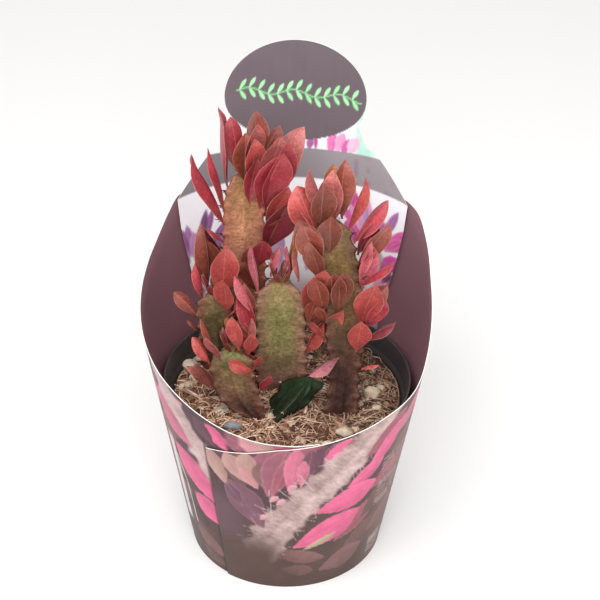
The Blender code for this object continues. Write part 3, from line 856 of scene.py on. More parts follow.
bent = add(tree, "ShaderNodeVectorMath", {0: bent, 1: (0.004, 0.004, 0.004), 2: where},
           operation="MULTIPLY_ADD").outputs[0]
crease = add(tree, "ShaderNodeTexVoronoi", {"Vector": bent, "Scale": 310.0},
             feature="DISTANCE_TO_EDGE").outputs["Distance"]
scar = add(tree, "ShaderNodeMapRange",
           {"Value": crease, "From Min": 0.0, "From Max": 0.07, "To Min": 1.0, "To Max": 0.0}).outputs[0]
worn = add(tree, "ShaderNodeMapRange",
           {"Value": blotch, "From Min": 0.46, "From Max": 0.6, "To Min": 0.0, "To Max": 0.42}).outputs[0]
scar = add(tree, "ShaderNodeMath", {0: scar, 1: worn}, operation="MULTIPLY").outputs[0]
paler = add(tree, "ShaderNodeVectorMath", {0: tinted, 1: (2.3, 2.3, 2.3), 2: (0.03, 0.02, 0.014)},
            operation="MULTIPLY_ADD").outputs[0]
mixed = add(tree, "ShaderNodeMix", {0: scar, 6: mixed, 7: paler}, data_type="RGBA").outputs[2]
tree.links.new(mixed, shader.inputs["Base Color"])
bump = add(tree, "ShaderNodeBump", {"Height": freckle, "Strength": 0.55, "Distance": 0.0005}).outputs[0]
tree.links.new(bump, shader.inputs["Normal"])
print(stem_skin_finish.name, "has", len(tree.nodes), "nodes")

# %% Stem colours
# Up each stem: a share of its height and the colour of its flats there, then the colour of its ridges
STEM_TONES = {
    "front": (((-0.1, "#543932"), (0.12, "#715246"), (0.3, "#7b664a"), (0.55, "#7f7a4a"), (0.85, "#86794c"),
               (1.0, "#80693e")), "#87594f"),
    "tall_left": (((-0.1, "#5c4034"), (0.2, "#8a5850"), (0.45, "#ae7462"), (0.7, "#b07a5e"), (0.9, "#9a7048"),
                   (1.0, "#876038")), "#a0604e"),
    "tall_right": (((-0.1, "#341a17"), (0.22, "#38201a"), (0.34, "#452e22"), (0.5, "#64482f"),
                    (0.7, "#7a6038"), (1.0, "#7c6640")), "#5f3a2e"),
    "small": (((-0.1, "#3a2222"), (0.2, "#4a2f28"), (0.45, "#6e523c"), (0.8, "#7a6a42"), (1.0, "#6c6a3c")),
              "#70483a"),
    "back_left": (((-0.1, "#4c352c"), (0.4, "#5e4a38"), (0.8, "#6a5c3c"), (1.0, "#6a5538")), "#7c4a3e"),
    "old_green": (((-0.1, "#1a2519"), (0.5, "#1a2a19"), (1.0, "#22391d")), "#2b3624"),
}


def stem_tint(points, off, share, tones, ridge_tone, seed):
    """Colour of each point: blended up the height, towards the ridge colour on the wings, and clouded."""
    shares = np.array([row[0] for row in tones])
    rows = inks(row[1] for row in tones)
    up_stem = np.stack([np.interp(share, shares, rows[:, k]) for k in range(3)], -1)
    flat = points.reshape(-1, 3)
    cloud = cloudy(flat, 6, seed + 5).reshape(points.shape[:2])
    to_ridge = np.clip(0.75 * np.exp(-(off / 17) ** 2)[None] + 0.5 * (cloud - 0.62), 0, 1)
    tone = up_stem[:, None] * (1 - to_ridge[..., None]) + ink(ridge_tone) * to_ridge[..., None]
    return tone * (0.84 + 0.32 * cloud[..., None])


for seed, (name, stem) in enumerate(stems.items()):
    points, off, share = stem_skin(stem, seed)
    tones, ridge_tone = STEM_TONES[name]
    tint = with_ends(stem_tint(points, off, share, tones, ridge_tone, seed)[None])
    make_piece(f"stem_{name}_skin", closed_tubes(points[None]), [stem_skin_finish],
               [f"stem_{name}"], tint=tint)
print("stem skins:", len(stems), "with", STEM_AROUND, "points round each")

# %% [markdown]
# ## Thorns
#
# A pair of thorns stands on every tooth, splayed to the two sides: 1 to 4 mm long, brown-red to
# nearly black on the older stems and pink on the young ones. They are hundreds, so each has three rings
# of four points.

# %% Thorns
# Dry horn: hard and slightly glossy, its colour taken from the stem's age
horn, tree, shader = new_material("dry_thorn_horn", Roughness=0.4)
tinted = add(tree, "ShaderNodeAttribute", attribute_name="tint").outputs["Color"]
tree.links.new(tinted, shader.inputs["Base Color"])

# Mean length in mm, and tone
THORNS = {"front": (1.7, "#b56a62"), "tall_left": (3.8, "#3a1c1a"), "tall_right": (2.8, "#34191a"),
          "small": (1.8, "#b07468"), "back_left": (2.2, "#4a2622"), "old_green": (1.6, "#c8b8a0")}
THORN_TAPER = np.array([0.30, 0.19, 0.03])  # radius at foot, middle and point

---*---

Using the data above, output each line exactly.

Output below ::
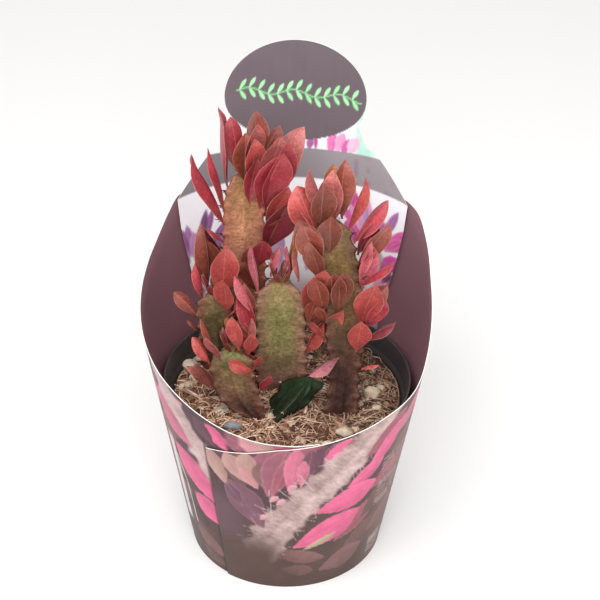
The Blender code for this object continues. Write part 3, from line 856 of scene.py on. More parts follow.
bent = add(tree, "ShaderNodeVectorMath", {0: bent, 1: (0.004, 0.004, 0.004), 2: where},
           operation="MULTIPLY_ADD").outputs[0]
crease = add(tree, "ShaderNodeTexVoronoi", {"Vector": bent, "Scale": 310.0},
             feature="DISTANCE_TO_EDGE").outputs["Distance"]
scar = add(tree, "ShaderNodeMapRange",
           {"Value": crease, "From Min": 0.0, "From Max": 0.07, "To Min": 1.0, "To Max": 0.0}).outputs[0]
worn = add(tree, "ShaderNodeMapRange",
           {"Value": blotch, "From Min": 0.46, "From Max": 0.6, "To Min": 0.0, "To Max": 0.42}).outputs[0]
scar = add(tree, "ShaderNodeMath", {0: scar, 1: worn}, operation="MULTIPLY").outputs[0]
paler = add(tree, "ShaderNodeVectorMath", {0: tinted, 1: (2.3, 2.3, 2.3), 2: (0.03, 0.02, 0.014)},
            operation="MULTIPLY_ADD").outputs[0]
mixed = add(tree, "ShaderNodeMix", {0: scar, 6: mixed, 7: paler}, data_type="RGBA").outputs[2]
tree.links.new(mixed, shader.inputs["Base Color"])
bump = add(tree, "ShaderNodeBump", {"Height": freckle, "Strength": 0.55, "Distance": 0.0005}).outputs[0]
tree.links.new(bump, shader.inputs["Normal"])
print(stem_skin_finish.name, "has", len(tree.nodes), "nodes")

# %% Stem colours
# Up each stem: a share of its height and the colour of its flats there, then the colour of its ridges
STEM_TONES = {
    "front": (((-0.1, "#543932"), (0.12, "#715246"), (0.3, "#7b664a"), (0.55, "#7f7a4a"), (0.85, "#86794c"),
               (1.0, "#80693e")), "#87594f"),
    "tall_left": (((-0.1, "#5c4034"), (0.2, "#8a5850"), (0.45, "#ae7462"), (0.7, "#b07a5e"), (0.9, "#9a7048"),
                   (1.0, "#876038")), "#a0604e"),
    "tall_right": (((-0.1, "#341a17"), (0.22, "#38201a"), (0.34, "#452e22"), (0.5, "#64482f"),
                    (0.7, "#7a6038"), (1.0, "#7c6640")), "#5f3a2e"),
    "small": (((-0.1, "#3a2222"), (0.2, "#4a2f28"), (0.45, "#6e523c"), (0.8, "#7a6a42"), (1.0, "#6c6a3c")),
              "#70483a"),
    "back_left": (((-0.1, "#4c352c"), (0.4, "#5e4a38"), (0.8, "#6a5c3c"), (1.0, "#6a5538")), "#7c4a3e"),
    "old_green": (((-0.1, "#1a2519"), (0.5, "#1a2a19"), (1.0, "#22391d")), "#2b3624"),
}


def stem_tint(points, off, share, tones, ridge_tone, seed):
    """Colour of each point: blended up the height, towards the ridge colour on the wings, and clouded."""
    shares = np.array([row[0] for row in tones])
    rows = inks(row[1] for row in tones)
    up_stem = np.stack([np.interp(share, shares, rows[:, k]) for k in range(3)], -1)
    flat = points.reshape(-1, 3)
    cloud = cloudy(flat, 6, seed + 5).reshape(points.shape[:2])
    to_ridge = np.clip(0.75 * np.exp(-(off / 17) ** 2)[None] + 0.5 * (cloud - 0.62), 0, 1)
    tone = up_stem[:, None] * (1 - to_ridge[..., None]) + ink(ridge_tone) * to_ridge[..., None]
    return tone * (0.84 + 0.32 * cloud[..., None])


for seed, (name, stem) in enumerate(stems.items()):
    points, off, share = stem_skin(stem, seed)
    tones, ridge_tone = STEM_TONES[name]
    tint = with_ends(stem_tint(points, off, share, tones, ridge_tone, seed)[None])
    make_piece(f"stem_{name}_skin", closed_tubes(points[None]), [stem_skin_finish],
               [f"stem_{name}"], tint=tint)
print("stem skins:", len(stems), "with", STEM_AROUND, "points round each")

# %% [markdown]
# ## Thorns
#
# A pair of thorns stands on every tooth, splayed to the two sides: 1 to 4 mm long, brown-red to
# nearly black on the older stems and pink on the young ones. They are hundreds, so each has three rings
# of four points.

# %% Thorns
# Dry horn: hard and slightly glossy, its colour taken from the stem's age
horn, tree, shader = new_material("dry_thorn_horn", Roughness=0.4)
tinted = add(tree, "ShaderNodeAttribute", attribute_name="tint").outputs["Color"]
tree.links.new(tinted, shader.inputs["Base Color"])

# Mean length in mm, and tone
THORNS = {"front": (1.7, "#b56a62"), "tall_left": (3.8, "#3a1c1a"), "tall_right": (2.8, "#34191a"),
          "small": (1.8, "#b07468"), "back_left": (2.2, "#4a2622"), "old_green": (1.6, "#c8b8a0")}
THORN_TAPER = np.array([0.30, 0.19, 0.03])  # radius at foot, middle and point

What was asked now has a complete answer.